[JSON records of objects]
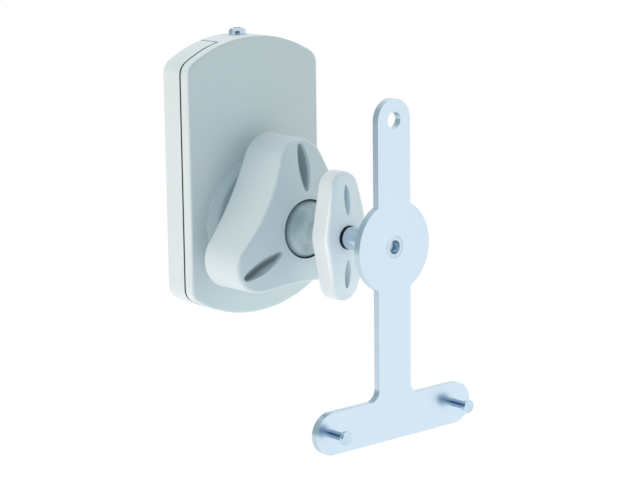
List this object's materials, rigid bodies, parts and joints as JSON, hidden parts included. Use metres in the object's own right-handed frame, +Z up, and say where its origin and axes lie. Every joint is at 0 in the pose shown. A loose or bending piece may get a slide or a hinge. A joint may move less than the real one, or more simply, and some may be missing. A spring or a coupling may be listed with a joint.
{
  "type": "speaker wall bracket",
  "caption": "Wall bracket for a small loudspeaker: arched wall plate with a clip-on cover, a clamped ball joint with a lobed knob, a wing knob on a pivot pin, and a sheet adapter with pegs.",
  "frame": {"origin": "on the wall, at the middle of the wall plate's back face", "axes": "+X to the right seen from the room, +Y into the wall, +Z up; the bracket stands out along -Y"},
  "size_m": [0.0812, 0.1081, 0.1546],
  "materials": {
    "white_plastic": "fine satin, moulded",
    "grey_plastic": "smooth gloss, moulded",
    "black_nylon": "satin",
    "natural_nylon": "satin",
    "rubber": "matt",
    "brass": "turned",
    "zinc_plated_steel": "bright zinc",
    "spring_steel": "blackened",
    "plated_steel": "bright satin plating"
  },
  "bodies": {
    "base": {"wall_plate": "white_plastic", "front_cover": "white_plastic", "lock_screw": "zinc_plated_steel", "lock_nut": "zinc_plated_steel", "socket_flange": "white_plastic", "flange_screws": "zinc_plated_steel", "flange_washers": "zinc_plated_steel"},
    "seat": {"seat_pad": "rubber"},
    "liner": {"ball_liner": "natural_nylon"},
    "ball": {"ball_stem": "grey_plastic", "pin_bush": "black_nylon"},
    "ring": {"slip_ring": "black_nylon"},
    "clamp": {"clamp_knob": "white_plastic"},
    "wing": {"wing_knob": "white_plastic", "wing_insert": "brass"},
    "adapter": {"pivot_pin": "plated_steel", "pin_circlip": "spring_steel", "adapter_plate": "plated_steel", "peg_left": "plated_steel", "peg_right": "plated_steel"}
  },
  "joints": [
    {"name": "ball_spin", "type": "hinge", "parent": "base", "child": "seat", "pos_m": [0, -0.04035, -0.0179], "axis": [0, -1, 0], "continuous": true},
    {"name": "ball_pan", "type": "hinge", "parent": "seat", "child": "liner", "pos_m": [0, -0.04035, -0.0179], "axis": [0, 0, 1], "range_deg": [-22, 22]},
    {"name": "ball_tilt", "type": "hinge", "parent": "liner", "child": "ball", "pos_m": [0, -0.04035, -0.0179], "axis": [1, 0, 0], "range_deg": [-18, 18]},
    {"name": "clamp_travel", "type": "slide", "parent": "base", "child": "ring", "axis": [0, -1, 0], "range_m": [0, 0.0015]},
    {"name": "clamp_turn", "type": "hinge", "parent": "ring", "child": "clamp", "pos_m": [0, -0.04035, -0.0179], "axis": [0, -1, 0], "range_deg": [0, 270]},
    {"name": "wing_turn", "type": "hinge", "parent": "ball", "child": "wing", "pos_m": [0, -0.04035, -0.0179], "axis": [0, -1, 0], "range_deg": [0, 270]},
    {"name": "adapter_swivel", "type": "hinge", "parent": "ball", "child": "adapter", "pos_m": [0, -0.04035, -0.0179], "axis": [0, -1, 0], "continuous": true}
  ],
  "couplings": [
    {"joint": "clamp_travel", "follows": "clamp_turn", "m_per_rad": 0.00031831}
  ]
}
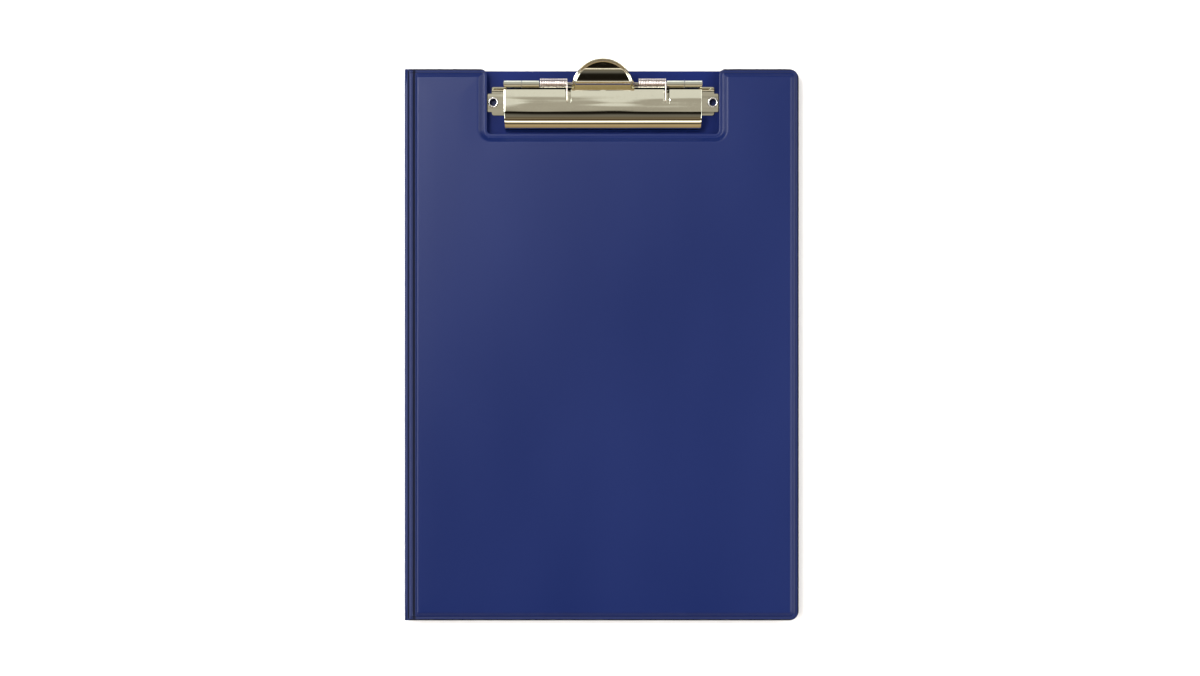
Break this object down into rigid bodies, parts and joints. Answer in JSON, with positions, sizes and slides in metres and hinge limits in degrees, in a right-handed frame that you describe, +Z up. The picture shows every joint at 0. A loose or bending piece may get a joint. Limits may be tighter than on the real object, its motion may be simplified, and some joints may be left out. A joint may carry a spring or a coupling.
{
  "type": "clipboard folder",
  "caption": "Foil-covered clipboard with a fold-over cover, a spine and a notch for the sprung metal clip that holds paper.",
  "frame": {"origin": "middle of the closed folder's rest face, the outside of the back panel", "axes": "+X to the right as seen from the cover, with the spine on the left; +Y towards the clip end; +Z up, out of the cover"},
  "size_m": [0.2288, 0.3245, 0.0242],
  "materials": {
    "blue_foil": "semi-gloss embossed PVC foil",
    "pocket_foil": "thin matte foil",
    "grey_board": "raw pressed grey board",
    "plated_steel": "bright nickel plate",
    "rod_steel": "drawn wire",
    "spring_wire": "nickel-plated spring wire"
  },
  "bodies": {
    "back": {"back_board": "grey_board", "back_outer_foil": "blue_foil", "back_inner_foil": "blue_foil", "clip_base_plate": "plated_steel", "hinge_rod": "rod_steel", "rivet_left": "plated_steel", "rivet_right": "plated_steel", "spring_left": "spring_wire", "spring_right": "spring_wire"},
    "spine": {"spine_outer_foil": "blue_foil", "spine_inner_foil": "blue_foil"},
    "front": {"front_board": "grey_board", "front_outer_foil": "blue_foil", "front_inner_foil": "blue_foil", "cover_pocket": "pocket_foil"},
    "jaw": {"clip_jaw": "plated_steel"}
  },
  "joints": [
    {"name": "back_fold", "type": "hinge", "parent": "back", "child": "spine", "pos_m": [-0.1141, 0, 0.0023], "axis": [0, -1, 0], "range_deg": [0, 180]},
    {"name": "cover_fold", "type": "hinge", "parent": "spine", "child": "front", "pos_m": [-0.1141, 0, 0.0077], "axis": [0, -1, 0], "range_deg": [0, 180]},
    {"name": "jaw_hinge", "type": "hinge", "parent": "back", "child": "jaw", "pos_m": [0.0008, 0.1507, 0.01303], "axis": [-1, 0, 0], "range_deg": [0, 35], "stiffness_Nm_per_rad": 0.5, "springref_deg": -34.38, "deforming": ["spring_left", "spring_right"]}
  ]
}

WHAT YOU HAVE TO DO: Please restate the data word for word, every record included.

THE RESULT:
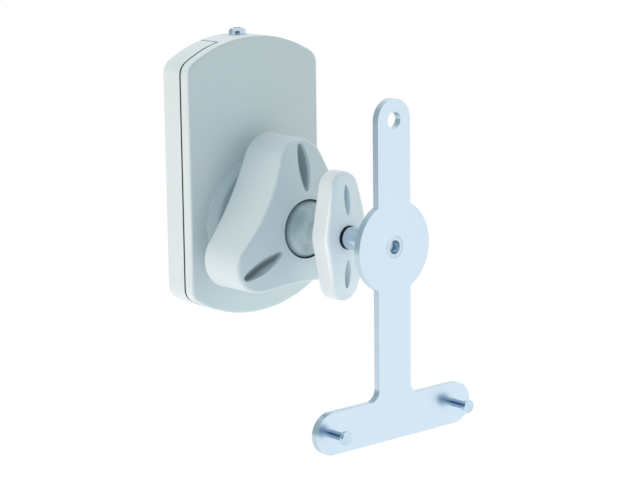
List this object's materials, rigid bodies, parts and joints as JSON, hidden parts included. Use metres in the object's own right-handed frame, +Z up, and say where its origin and axes lie. Every joint is at 0 in the pose shown. A loose or bending piece may get a slide or a hinge. A joint may move less than the real one, or more simply, and some may be missing. A spring or a coupling may be listed with a joint.
{
  "type": "speaker wall bracket",
  "caption": "Wall bracket for a small loudspeaker: arched wall plate with a clip-on cover, a clamped ball joint with a lobed knob, a wing knob on a pivot pin, and a sheet adapter with pegs.",
  "frame": {"origin": "on the wall, at the middle of the wall plate's back face", "axes": "+X to the right seen from the room, +Y into the wall, +Z up; the bracket stands out along -Y"},
  "size_m": [0.0812, 0.1081, 0.1546],
  "materials": {
    "white_plastic": "fine satin, moulded",
    "grey_plastic": "smooth gloss, moulded",
    "black_nylon": "satin",
    "natural_nylon": "satin",
    "rubber": "matt",
    "brass": "turned",
    "zinc_plated_steel": "bright zinc",
    "spring_steel": "blackened",
    "plated_steel": "bright satin plating"
  },
  "bodies": {
    "base": {"wall_plate": "white_plastic", "front_cover": "white_plastic", "lock_screw": "zinc_plated_steel", "lock_nut": "zinc_plated_steel", "socket_flange": "white_plastic", "flange_screws": "zinc_plated_steel", "flange_washers": "zinc_plated_steel"},
    "seat": {"seat_pad": "rubber"},
    "liner": {"ball_liner": "natural_nylon"},
    "ball": {"ball_stem": "grey_plastic", "pin_bush": "black_nylon"},
    "ring": {"slip_ring": "black_nylon"},
    "clamp": {"clamp_knob": "white_plastic"},
    "wing": {"wing_knob": "white_plastic", "wing_insert": "brass"},
    "adapter": {"pivot_pin": "plated_steel", "pin_circlip": "spring_steel", "adapter_plate": "plated_steel", "peg_left": "plated_steel", "peg_right": "plated_steel"}
  },
  "joints": [
    {"name": "ball_spin", "type": "hinge", "parent": "base", "child": "seat", "pos_m": [0, -0.04035, -0.0179], "axis": [0, -1, 0], "continuous": true},
    {"name": "ball_pan", "type": "hinge", "parent": "seat", "child": "liner", "pos_m": [0, -0.04035, -0.0179], "axis": [0, 0, 1], "range_deg": [-22, 22]},
    {"name": "ball_tilt", "type": "hinge", "parent": "liner", "child": "ball", "pos_m": [0, -0.04035, -0.0179], "axis": [1, 0, 0], "range_deg": [-18, 18]},
    {"name": "clamp_travel", "type": "slide", "parent": "base", "child": "ring", "axis": [0, -1, 0], "range_m": [0, 0.0015]},
    {"name": "clamp_turn", "type": "hinge", "parent": "ring", "child": "clamp", "pos_m": [0, -0.04035, -0.0179], "axis": [0, -1, 0], "range_deg": [0, 270]},
    {"name": "wing_turn", "type": "hinge", "parent": "ball", "child": "wing", "pos_m": [0, -0.04035, -0.0179], "axis": [0, -1, 0], "range_deg": [0, 270]},
    {"name": "adapter_swivel", "type": "hinge", "parent": "ball", "child": "adapter", "pos_m": [0, -0.04035, -0.0179], "axis": [0, -1, 0], "continuous": true}
  ],
  "couplings": [
    {"joint": "clamp_travel", "follows": "clamp_turn", "m_per_rad": 0.00031831}
  ]
}
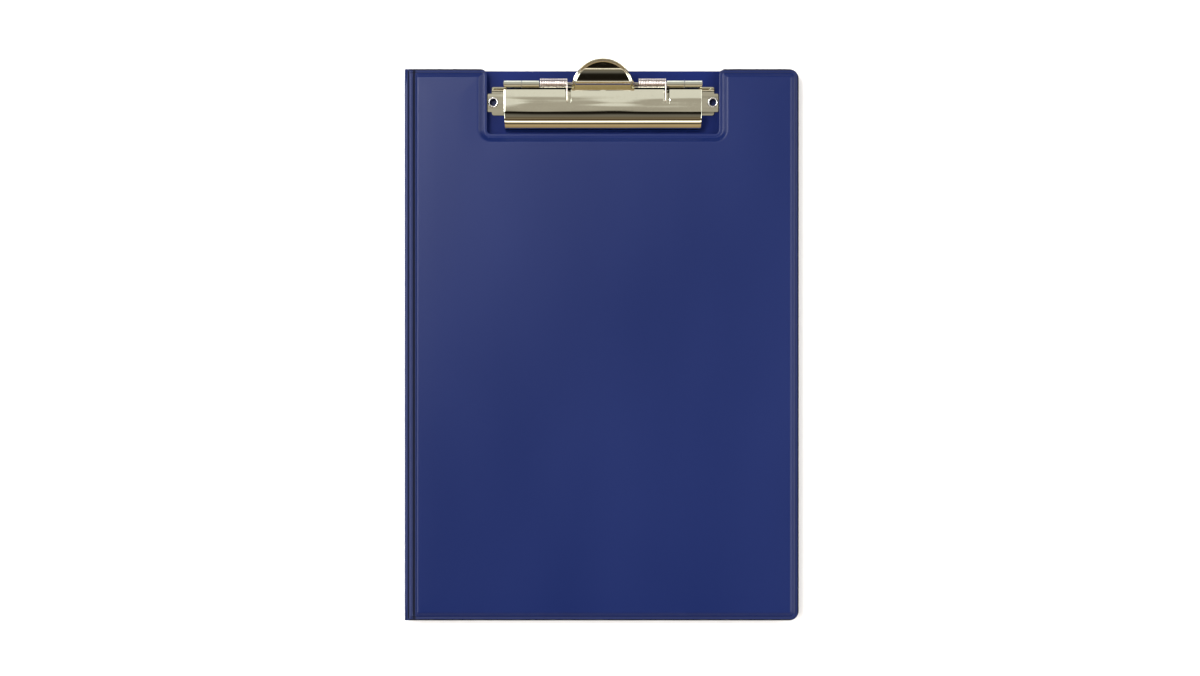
Break this object down into rigid bodies, parts and joints. Answer in JSON, with positions, sizes and slides in metres and hinge limits in degrees, in a right-handed frame that you describe, +Z up. The picture shows every joint at 0. A loose or bending piece may get a joint. Limits may be tighter than on the real object, its motion may be simplified, and some joints may be left out. A joint may carry a spring or a coupling.
{
  "type": "clipboard folder",
  "caption": "Foil-covered clipboard with a fold-over cover, a spine and a notch for the sprung metal clip that holds paper.",
  "frame": {"origin": "middle of the closed folder's rest face, the outside of the back panel", "axes": "+X to the right as seen from the cover, with the spine on the left; +Y towards the clip end; +Z up, out of the cover"},
  "size_m": [0.2288, 0.3245, 0.0242],
  "materials": {
    "blue_foil": "semi-gloss embossed PVC foil",
    "pocket_foil": "thin matte foil",
    "grey_board": "raw pressed grey board",
    "plated_steel": "bright nickel plate",
    "rod_steel": "drawn wire",
    "spring_wire": "nickel-plated spring wire"
  },
  "bodies": {
    "back": {"back_board": "grey_board", "back_outer_foil": "blue_foil", "back_inner_foil": "blue_foil", "clip_base_plate": "plated_steel", "hinge_rod": "rod_steel", "rivet_left": "plated_steel", "rivet_right": "plated_steel", "spring_left": "spring_wire", "spring_right": "spring_wire"},
    "spine": {"spine_outer_foil": "blue_foil", "spine_inner_foil": "blue_foil"},
    "front": {"front_board": "grey_board", "front_outer_foil": "blue_foil", "front_inner_foil": "blue_foil", "cover_pocket": "pocket_foil"},
    "jaw": {"clip_jaw": "plated_steel"}
  },
  "joints": [
    {"name": "back_fold", "type": "hinge", "parent": "back", "child": "spine", "pos_m": [-0.1141, 0, 0.0023], "axis": [0, -1, 0], "range_deg": [0, 180]},
    {"name": "cover_fold", "type": "hinge", "parent": "spine", "child": "front", "pos_m": [-0.1141, 0, 0.0077], "axis": [0, -1, 0], "range_deg": [0, 180]},
    {"name": "jaw_hinge", "type": "hinge", "parent": "back", "child": "jaw", "pos_m": [0.0008, 0.1507, 0.01303], "axis": [-1, 0, 0], "range_deg": [0, 35], "stiffness_Nm_per_rad": 0.5, "springref_deg": -34.38, "deforming": ["spring_left", "spring_right"]}
  ]
}